-- begin RECORDED DATA --

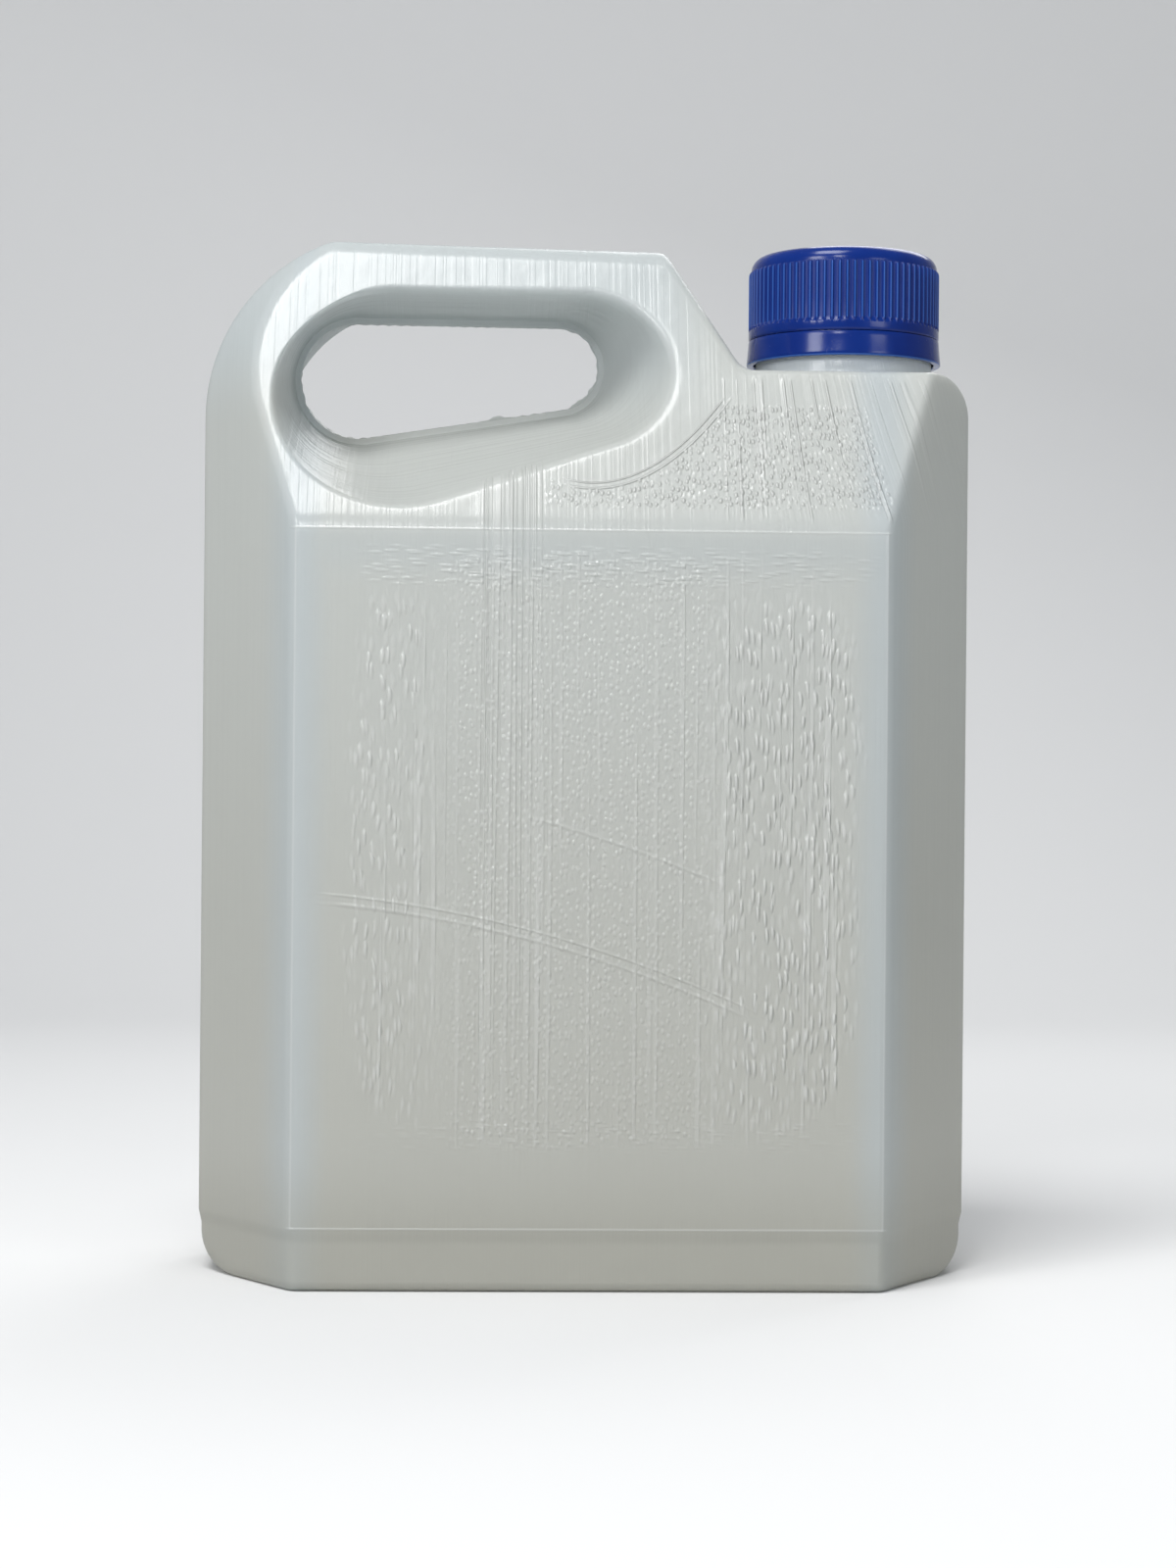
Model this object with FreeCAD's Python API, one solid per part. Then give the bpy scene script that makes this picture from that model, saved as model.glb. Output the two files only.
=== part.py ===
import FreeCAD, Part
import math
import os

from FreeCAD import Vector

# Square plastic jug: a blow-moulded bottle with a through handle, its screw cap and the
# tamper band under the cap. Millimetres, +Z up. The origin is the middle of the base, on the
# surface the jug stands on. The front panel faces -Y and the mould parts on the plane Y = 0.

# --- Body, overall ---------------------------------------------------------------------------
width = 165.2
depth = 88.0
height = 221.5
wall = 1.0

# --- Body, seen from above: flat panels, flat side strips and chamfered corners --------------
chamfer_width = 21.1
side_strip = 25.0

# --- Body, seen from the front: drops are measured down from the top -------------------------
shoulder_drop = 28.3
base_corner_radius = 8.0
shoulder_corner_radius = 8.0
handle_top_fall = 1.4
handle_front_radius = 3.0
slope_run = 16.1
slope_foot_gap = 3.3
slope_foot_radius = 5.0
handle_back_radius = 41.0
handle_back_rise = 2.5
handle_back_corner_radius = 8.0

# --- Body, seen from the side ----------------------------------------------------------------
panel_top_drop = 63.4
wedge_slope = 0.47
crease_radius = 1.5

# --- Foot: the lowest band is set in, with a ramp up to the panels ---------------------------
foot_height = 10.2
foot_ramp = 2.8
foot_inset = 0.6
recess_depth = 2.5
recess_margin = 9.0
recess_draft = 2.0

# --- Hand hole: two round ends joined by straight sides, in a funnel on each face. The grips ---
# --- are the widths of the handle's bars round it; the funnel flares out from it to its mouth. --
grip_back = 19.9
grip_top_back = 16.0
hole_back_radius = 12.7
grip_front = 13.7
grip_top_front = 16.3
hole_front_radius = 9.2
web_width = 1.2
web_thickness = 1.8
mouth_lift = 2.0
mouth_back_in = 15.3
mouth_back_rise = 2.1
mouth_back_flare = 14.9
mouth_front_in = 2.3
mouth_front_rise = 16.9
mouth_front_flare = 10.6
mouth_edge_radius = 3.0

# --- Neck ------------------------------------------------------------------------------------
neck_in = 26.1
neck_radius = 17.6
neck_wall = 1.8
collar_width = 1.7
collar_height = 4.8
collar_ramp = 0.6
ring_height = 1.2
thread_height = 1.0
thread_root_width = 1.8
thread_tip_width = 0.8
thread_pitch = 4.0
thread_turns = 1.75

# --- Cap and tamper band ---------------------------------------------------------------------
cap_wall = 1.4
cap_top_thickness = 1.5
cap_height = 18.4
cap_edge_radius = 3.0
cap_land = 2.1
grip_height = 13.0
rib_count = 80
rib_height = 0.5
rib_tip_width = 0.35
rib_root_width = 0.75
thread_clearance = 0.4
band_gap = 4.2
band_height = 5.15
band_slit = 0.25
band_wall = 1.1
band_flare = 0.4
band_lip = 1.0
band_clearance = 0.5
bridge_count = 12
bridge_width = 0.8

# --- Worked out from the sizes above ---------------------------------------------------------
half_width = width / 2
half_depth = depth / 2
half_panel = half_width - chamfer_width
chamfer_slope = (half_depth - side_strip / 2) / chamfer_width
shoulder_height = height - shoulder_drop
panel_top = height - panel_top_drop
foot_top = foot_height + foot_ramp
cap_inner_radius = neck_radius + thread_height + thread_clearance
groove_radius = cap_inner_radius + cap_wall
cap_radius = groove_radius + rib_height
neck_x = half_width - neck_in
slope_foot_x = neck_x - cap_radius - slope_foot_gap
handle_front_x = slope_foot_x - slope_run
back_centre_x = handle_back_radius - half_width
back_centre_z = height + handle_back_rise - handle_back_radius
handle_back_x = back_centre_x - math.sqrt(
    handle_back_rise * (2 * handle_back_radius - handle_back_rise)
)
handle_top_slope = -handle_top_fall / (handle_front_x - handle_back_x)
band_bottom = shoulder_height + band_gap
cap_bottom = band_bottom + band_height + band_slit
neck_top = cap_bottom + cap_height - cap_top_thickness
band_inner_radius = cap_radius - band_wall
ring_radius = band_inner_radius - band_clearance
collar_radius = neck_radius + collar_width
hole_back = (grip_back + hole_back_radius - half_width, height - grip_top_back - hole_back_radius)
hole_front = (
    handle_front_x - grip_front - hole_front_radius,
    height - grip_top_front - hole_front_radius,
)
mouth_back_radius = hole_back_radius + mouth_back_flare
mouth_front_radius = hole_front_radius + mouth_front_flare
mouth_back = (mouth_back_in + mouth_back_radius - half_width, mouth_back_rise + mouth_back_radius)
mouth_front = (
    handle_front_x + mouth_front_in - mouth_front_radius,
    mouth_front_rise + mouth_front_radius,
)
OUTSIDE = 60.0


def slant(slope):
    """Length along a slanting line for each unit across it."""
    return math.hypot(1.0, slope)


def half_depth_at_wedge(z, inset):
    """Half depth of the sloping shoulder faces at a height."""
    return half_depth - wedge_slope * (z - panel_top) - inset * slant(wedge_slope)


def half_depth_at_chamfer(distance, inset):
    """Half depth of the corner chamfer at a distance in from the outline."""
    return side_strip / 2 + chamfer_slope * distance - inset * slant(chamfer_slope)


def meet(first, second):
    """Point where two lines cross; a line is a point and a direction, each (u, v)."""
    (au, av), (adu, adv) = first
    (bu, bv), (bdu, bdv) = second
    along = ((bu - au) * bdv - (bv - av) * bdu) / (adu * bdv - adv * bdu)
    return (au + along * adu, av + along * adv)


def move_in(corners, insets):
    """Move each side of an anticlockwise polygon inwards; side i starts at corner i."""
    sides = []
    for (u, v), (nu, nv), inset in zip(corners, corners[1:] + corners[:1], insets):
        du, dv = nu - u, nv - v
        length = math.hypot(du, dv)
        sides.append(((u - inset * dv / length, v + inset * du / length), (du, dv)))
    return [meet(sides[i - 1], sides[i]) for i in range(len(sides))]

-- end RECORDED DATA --

TO BE DONE
Return exactly the opening lines of the listing above, ending with the line that has "handle_back_corner_radius = 8.0".

TASK RESPONSE
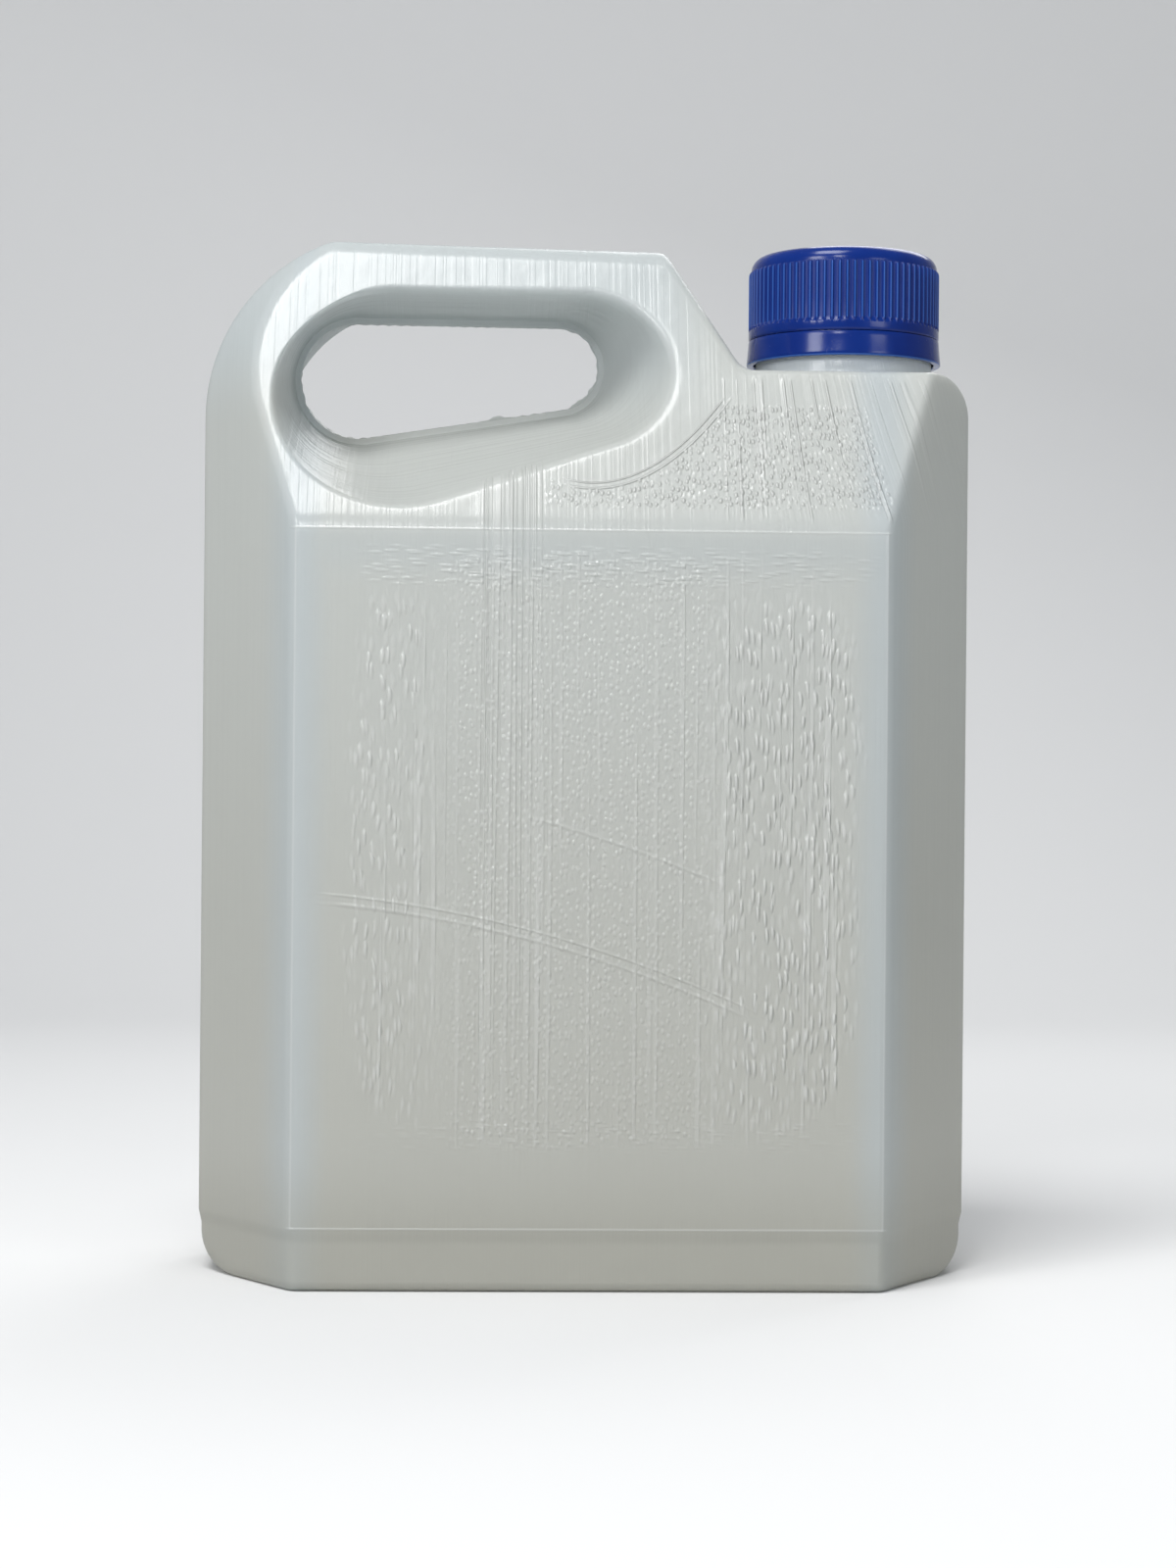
Model this object with FreeCAD's Python API, one solid per part. Then give the bpy scene script that makes this picture from that model, saved as model.glb. Output the two files only.
=== part.py ===
import FreeCAD, Part
import math
import os

from FreeCAD import Vector

# Square plastic jug: a blow-moulded bottle with a through handle, its screw cap and the
# tamper band under the cap. Millimetres, +Z up. The origin is the middle of the base, on the
# surface the jug stands on. The front panel faces -Y and the mould parts on the plane Y = 0.

# --- Body, overall ---------------------------------------------------------------------------
width = 165.2
depth = 88.0
height = 221.5
wall = 1.0

# --- Body, seen from above: flat panels, flat side strips and chamfered corners --------------
chamfer_width = 21.1
side_strip = 25.0

# --- Body, seen from the front: drops are measured down from the top -------------------------
shoulder_drop = 28.3
base_corner_radius = 8.0
shoulder_corner_radius = 8.0
handle_top_fall = 1.4
handle_front_radius = 3.0
slope_run = 16.1
slope_foot_gap = 3.3
slope_foot_radius = 5.0
handle_back_radius = 41.0
handle_back_rise = 2.5
handle_back_corner_radius = 8.0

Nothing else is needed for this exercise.